Çekişmeli taşınmazlar üzerindeki eklemeli zilyetlik süresi göz önüne alındığında, davalıların kök murisi … oğlu … adına olan ve bugüne kadar herhangi bir intikal ve işlem görmeyen tapu kaydının kadastro tespit tarihinden önce 3402 sayılı Yasa’nın 13/B-c ve TMK’nın 713/2. maddeleri uyarınca hukuki değerini kaybettiği ve davacı taraf lehine zilyetlikle kazanım koşullarının gerçekleştiği açıktır.

Temyiz olunan nihai kararların bozulması 6100 sayılı HMK’nın geçici 3/2 maddesinin yollamasıyla 1086 sayılı HUMK’un uygulanacağı davalar yönünden HUMK’un 428. maddesinde yer alan sebeplerden birinin varlığı halinde mümkündür.
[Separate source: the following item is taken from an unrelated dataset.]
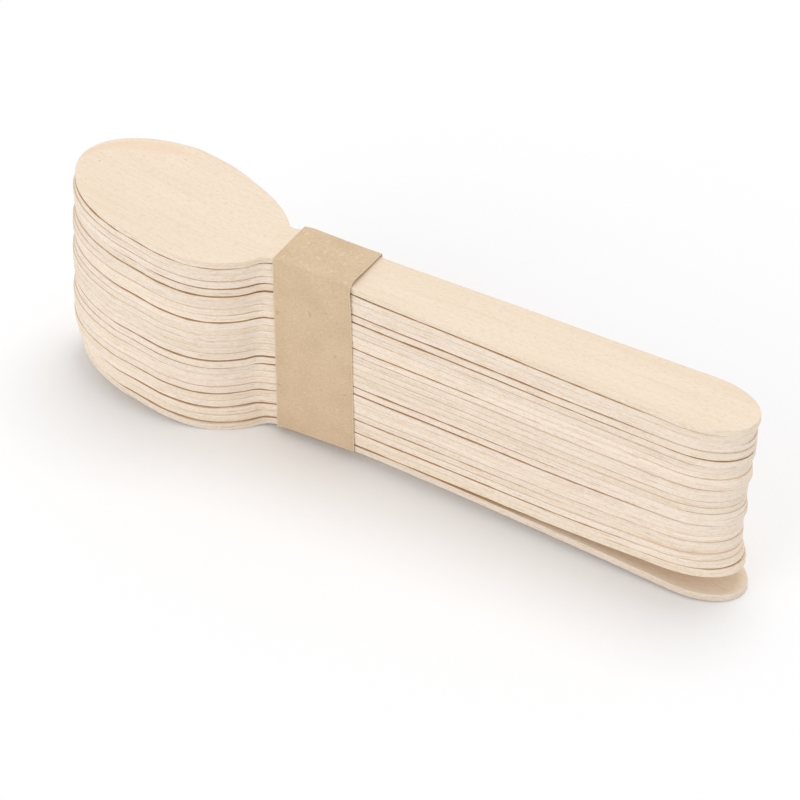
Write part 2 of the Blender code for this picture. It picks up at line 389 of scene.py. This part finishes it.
@lru_cache(maxsize=None)
def gap_under(number, x):
    """The gap that the CAD leaves under a spoon, and what stays open of it between two uneven sheets."""
    if number == 1 or number > len(spoons):
        return 0.0, 0.0
    under = spoons[number - 1]
    gap = spoons[number]["rim"](x) - under["rim"](x) - under["thick"]
    on_top = number == len(spoons)
    wave = noise.noise(Vector((x * GAP_WAVES, number * GAP_SHIFT, 0.0)))
    if on_top:
        wave = abs(wave)
    tight = min(CLOSED_GAP + TIGHT_OPEN * ease(wave, *OPEN_WAVES), gap)
    usual = LOOSE_OPEN + (LOOSE_OPEN_AT_END - LOOSE_OPEN) * ease(x, *LESS_OPEN_TO_END)
    tip = TOP_OPEN_AT_TIP if on_top else LOOSE_OPEN_AT_TIP
    usual += (tip - LOOSE_OPEN) * ease(-x, *LESS_OPEN_TO_TIP)
    ragged = 1 + RAGGED * noise.noise(Vector((x * RAGGED_WAVES, number * RAGGED_SHIFT, 0.0)))
    usual *= ragged * (1 - LOOSE_GAP_SPREAD * max(-wave, 0.0))
    loose = usual + max(gap - PLAIN_GAP, 0.0)
    return gap, tight + (min(loose, gap) - tight) * ease(gap, TIGHT_BELOW, LOOSE_ABOVE)


def shaded(number, neighbour, x, y, opening):
    """How much painted shade a point of a spoon's rim gets in the narrow gap beside its neighbour, from 0
    to 1.
    """
    if not 1 <= neighbour <= len(spoons):
        return 0.0
    own, other = spoons[number], spoons[neighbour]
    covered = other["half"](x) - abs(y - other["centre"](x))
    inward = own["half"](x) - abs(y - own["centre"](x))
    crease_shade = ease(covered, -OVERHANG, 0.0) * ease(opening, *CREASE_SHADE_GAPS) * (1 - ease(opening, *WIDE_GAPS))
    return crease_shade * (1 - ease(inward, *CREASE_SHADE_REACH))


def make_spoon(number):
    """One spoon: a flat slab with softened edges, then bent to lie where its node lies."""
    name = f"spoon_{number:02d}"
    curve = spoons[number]
    start, end, thick = curve["start"], curve["end"], curve["thick"]
    mesh = bmesh.new()
    bmesh.ops.create_grid(mesh, x_segments=ROWS_ALONG, y_segments=ROWS_ACROSS, size=1.0)
    for vertex in mesh.verts:
        even = (vertex.co.x + 1) / 2
        round_ends = (1 - math.cos(math.pi * even)) / 2
        x = start + (end - start) * (EVEN_ROWS * even + (1 - EVEN_ROWS) * round_ends)
        vertex.co = (x, curve["centre"](x) + curve["half"](x) * vertex.co.y, 0.0)
    bmesh.ops.remove_doubles(mesh, verts=mesh.verts, dist=ROWS_APART)
    for vertex in mesh.verts:
        if vertex.is_boundary:
            place = (vertex.co.x * WANDER_WAVES, vertex.co.y * WANDER_WAVES, number * WANDER_SHIFT)
            wander = noise.noise(Vector(place))
            vertex.co.y += CUT_WANDER * wander * (1 if vertex.co.y > 0 else -1)
    made = bmesh.ops.extrude_face_region(mesh, geom=mesh.faces[:])
    lifted = [item for item in made["geom"] if isinstance(item, bmesh.types.BMVert)]
    bmesh.ops.translate(mesh, verts=lifted, vec=(0, 0, thick))
    bmesh.ops.recalc_face_normals(mesh, faces=mesh.faces)
    walls = [edge for edge in mesh.edges if edge.calc_face_angle(0) > WALL_ANGLE]
    rims = [edge for edge in walls if abs(edge.verts[0].co.z - edge.verts[1].co.z) < EDGE_ROUNDING]
    bmesh.ops.bevel(mesh, geom=rims, offset=EDGE_ROUNDING, offset_type="OFFSET", segments=EDGE_SEGMENTS,
                    profile=0.5, affect="EDGES", clamp_overlap=False, material=-1)
    fibre = mesh.verts.layers.float_vector.new("fibre")
    cut = mesh.verts.layers.float.new("cut")
    crease_shade = mesh.verts.layers.float.new("crease_shade")
    far_rim = mesh.verts.layers.float.new("far_rim")
    for vertex in mesh.verts:
        x, y, z = vertex.co
        inward = curve["half"](x) - (y - curve["centre"](x))
        # A band just inside the bowl's far rim, which the material tints warmer and darker
        far_rim_share = ease(inward, *FAR_RIM_STARTS) * (1 - ease(inward, *FAR_RIM_FADES))
        vertex[far_rim] = far_rim_share * (1 - ease(x, *FAR_RIM_ENDS))
        gap_below, open_below = gap_under(number, x)
        gap_above, open_above = gap_under(number + 1, x)
        vertex[fibre] = (x + number * SHEET_SHIFT, y, z + number * SHEET_SPACING)
        inner = ROWS_APART < z < thick - ROWS_APART
        vertex[cut] = 1.0 if inner else 0.0
        low_rim = 1 - ease(z, 0.0, EDGE_ROUNDING)
        high_rim = 1 - ease(thick - z, 0.0, EDGE_ROUNDING)
        # Painted shade on the rims that lie in a narrow crease under or over a neighbouring spoon
        vertex[crease_shade] = max(low_rim * shaded(number, number - 1, x, y, open_below),
                             high_rim * shaded(number, number + 1, x, y, open_above))
        across = (y - curve["centre"](x)) / max(curve["half"](x), TIP_WIDTH)
        low = curve["rim"](x) - (gap_below - open_below) / 2
        high = curve["rim"](x) + thick + (gap_above - open_above) / 2
        vertex.co.z = low + (high - low) * z / thick - curve["dip"](x) * max(1 - across * across, 0.0)
    draw = random.Random(number * DRAWS_APART)
    finish = birch(f"birch_{number:02d}", draw.uniform(*TONES), draw.uniform(*ROSINESS),
                   TOP_STRAW if number == len(spoons) else draw.uniform(*STRAW))
    finish_piece(mesh, f"birch_{name}", finish, name)


def band_path(low, high, half, near_fold):
    """Outer side of the paper, seen along the bundle: from its inner end on the far side, down and under,
    up the near side, over the top and down over its start."""
    points = []
    first_layer = half + PAPER
    second_layer = half + LAP_STEPS_OUT * PAPER
    lap_low = low + LAP_FROM_FOLD
    lap_high = lap_low + LAP
    points.append((first_layer, lap_high))
    points.append((first_layer, lap_low))

    def fold(y, z, start, radius, steps=FOLD_STEPS):
        side = 1 if y > 0 else -1
        up = 1 if z > (low + high) / 2 else -1
        for step in range(steps + 1):
            angle = math.radians(start - 90 * step / steps)
            points.append((y - side * radius + radius * math.cos(angle),
                           z - up * radius + radius * math.sin(angle)))

    fold(first_layer, low, 0, CRISP_FOLD)
    fold(-first_layer, low, 270, CRISP_FOLD)
    fold(-first_layer, high, 180, near_fold, steps=NEAR_FOLD_STEPS)
    fold(first_layer, high, 90, CRISP_FOLD)
    points.append((first_layer, lap_high + STEP_BEGINS))
    points.append((second_layer, lap_high + STEP_ENDS))
    points.append((second_layer, lap_low))
    return points


def cut_evenly(points, counts):
    """The same path with each of its straight runs cut into so many pieces."""
    fine = [points[0]]
    for first, second, pieces in zip(points, points[1:], counts):
        for n in range(1, pieces + 1):
            fine.append(tuple(a + (b - a) * n / pieces for a, b in zip(first, second)))
    return fine


def make_band():
    """The kraft band: one strip of paper wound round the handles, loose at the edge by the handles."""
    rows = rows_along(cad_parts["paper_band"])
    fullest = max(len(row) for row in rows)
    rows = [row for row in rows if len(row) > fullest / 2]
    places = [row[0].x for row in rows]
    lows = [min(point.z for point in row) for row in rows]
    highs = [max(point.z for point in row) for row in rows]
    near = -min(point.y for point in rows[0])
    start, end = places[0], places[-1]
    first_path = band_path(lows[0], highs[0], near - PAPER, CRISP_FOLD)
    counts = [max(1, round(math.dist(a, b) / PAPER_STEP)) for a, b in zip(first_path, first_path[1:])]
    around = sum(counts)
    mesh = bmesh.new()
    bmesh.ops.create_grid(mesh, x_segments=PAPER_ROWS, y_segments=around, size=1.0)
    columns = []
    for n in range(PAPER_ROWS + 1):
        share = n / PAPER_ROWS
        x = start + (end - start) * share
        loose = share ** LOOSENS
        low = smooth_through(places, lows, x)
        high = smooth_through(places, highs, x) + LIFTED_EDGE * loose
        fold = CRISP_FOLD + (LOOSE_FOLD - CRISP_FOLD) * loose
        path = band_path(low, high, near - PAPER, fold)
        columns.append((x, loose, high, cut_evenly(path, counts)))
    pale_edge_and_highlight = mesh.verts.layers.float.new("pale_edge_and_highlight")
    for vertex in mesh.verts:
        share = (vertex.co.x + 1) / 2
        # The strip's two cut edges, which the material paints paler, partly as painted highlight
        vertex[pale_edge_and_highlight] = 1.0 if abs(vertex.co.x) > 1 - 1 / PAPER_ROWS else 0.0
        x, loose, high, path = columns[round(share * PAPER_ROWS)]
        y, z = path[round((vertex.co.y + 1) / 2 * around)]
        at_fold = loose * ease(z, high - LIFT_FADES, high) * ease(-y, near - LIFT_FADES, near)
        askew = (ASKEW[0] + (ASKEW[1] - ASKEW[0]) * share) * z / high
        pulled = y * (1 - PULLED_IN * loose)
        vertex.co = (x - askew, pulled - LIFTED_EDGE * at_fold, z + LIFTED_FOLD * at_fold)
    mesh.normal_update()
    near_faces = [face for face in mesh.faces if face.calc_center_median().y < -near + PAPER]
    if sum(face.normal.y for face in near_faces) > 0:
        bmesh.ops.reverse_faces(mesh, faces=mesh.faces)
    band = finish_piece(mesh, "kraft_band", kraft("kraft"), "paper_band")
    wall = band.modifiers.new("paper", "SOLIDIFY")
    wall.thickness = PAPER
    wall.offset = -1.0


def make_table():
    """A wide plain table without gloss."""
    material = bpy.data.materials.new("table_white")
    material.use_nodes = True
    shader = material.node_tree.nodes["Principled BSDF"]
    shader.inputs["Base Color"].default_value = (*TABLE_WHITE, 1.0)
    shader.inputs["Roughness"].default_value = TABLE_ROUGHNESS
    shader.inputs["Specular IOR Level"].default_value = 0.0
    mesh = bmesh.new()
    bmesh.ops.create_grid(mesh, x_segments=2, y_segments=2, size=TABLE_REACH)
    data = bpy.data.meshes.new("table")
    mesh.to_mesh(data)
    mesh.free()
    data.materials.append(material)
    table = bpy.data.objects.new("table", data)
    bpy.context.scene.collection.objects.link(table)


def make_lamp(name, place, size, power):
    """A round soft lamp that points at the bundle."""
    light = bpy.data.lights.new(name, "AREA")
    light.shape = "DISK"
    light.size = size
    light.energy = power
    lamp = bpy.data.objects.new(name, light)
    bpy.context.scene.collection.objects.link(lamp)
    turn = (LAMPS_AIM - place).to_track_quat("-Z", "Y")
    lamp.matrix_world = Matrix.Translation(place) @ turn.to_matrix().to_4x4()


def make_studio():
    """Even white surroundings and two soft lamps."""
    scene = bpy.context.scene
    scene.view_settings.view_transform = "Standard"
    world = bpy.data.worlds.new("studio")
    world.use_nodes = True
    backdrop = world.node_tree.nodes["Background"]
    backdrop.inputs["Color"].default_value = (*BACKDROP_WHITE, 1.0)
    backdrop.inputs["Strength"].default_value = BACKDROP_STRENGTH
    scene.world = world
    for name, place, size, power in LAMPS:
        make_lamp(name, place, size, power)


def make_camera():
    """The photograph's camera, from the outline of the top spoon and the corners of the band."""
    back = Vector((math.sin(CAMERA_AZIMUTH) * math.cos(CAMERA_ELEVATION),
                   -math.cos(CAMERA_AZIMUTH) * math.cos(CAMERA_ELEVATION),
                   math.sin(CAMERA_ELEVATION)))
    right = Vector((math.cos(CAMERA_AZIMUTH), math.sin(CAMERA_AZIMUTH), 0.0))
    up = back.cross(right)
    turn = Matrix.Rotation(CAMERA_ROLL, 3, back)
    right, up = turn @ right, turn @ up
    pose = Matrix((right, up, back)).transposed().to_4x4()
    lens = bpy.data.cameras.new("camera")
    lens.sensor_fit = "HORIZONTAL"
    lens.sensor_width = SENSOR_WIDTH
    lens.lens = FOCAL_PIXELS / PHOTO_PIXELS * SENSOR_WIDTH
    lens.clip_start = CLIP_START
    camera = bpy.data.objects.new("camera", lens)
    camera.matrix_world = Matrix.Translation(CAMERA_TARGET + CAMERA_DISTANCE * back) @ pose
    bpy.context.scene.collection.objects.link(camera)
    bpy.context.scene.camera = camera


spoons = {number: read_spoon(number) for number in range(1, SPOONS + 1)}
for number in spoons:
    make_spoon(number)
make_band()
make_table()
make_studio()
make_camera()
Temyizen incelenen karar, tarafların karşılıklı iddia ve savunmalarına, dayandıkları belgelere, uyuşmazlığa uygulanması gereken hukuk kuralları ile hukuki ilişkinin nitelendirilmesine, dava şartlarına, yargılama ve ispat kuralları ile kararda belirtilen gerekçelere göre usul ve kanuna uygun olup davalı tarafın temyiz dilekçesinde ileri sürülen nedenler kararın bozulmasını gerektirecek nitelikte görülmemiştir.

V. KARAR
Açıklanan sebeplerle,
Davalı … vekilinin yerinde bulunmayan temyiz itirazının reddiyle, usul ve yasaya uygun olan hükmün ONANMASINA,

Aşağıda yazılı 158,75 TL bakiye onama harcının temyiz eden davalı …’dan alınmasına,

Kararın tebliğinden itibaren 15 gün içinde karar düzeltme yolu açık olmak üzere,

06.06.2023 tarihinde oy birliği ile karar verildi.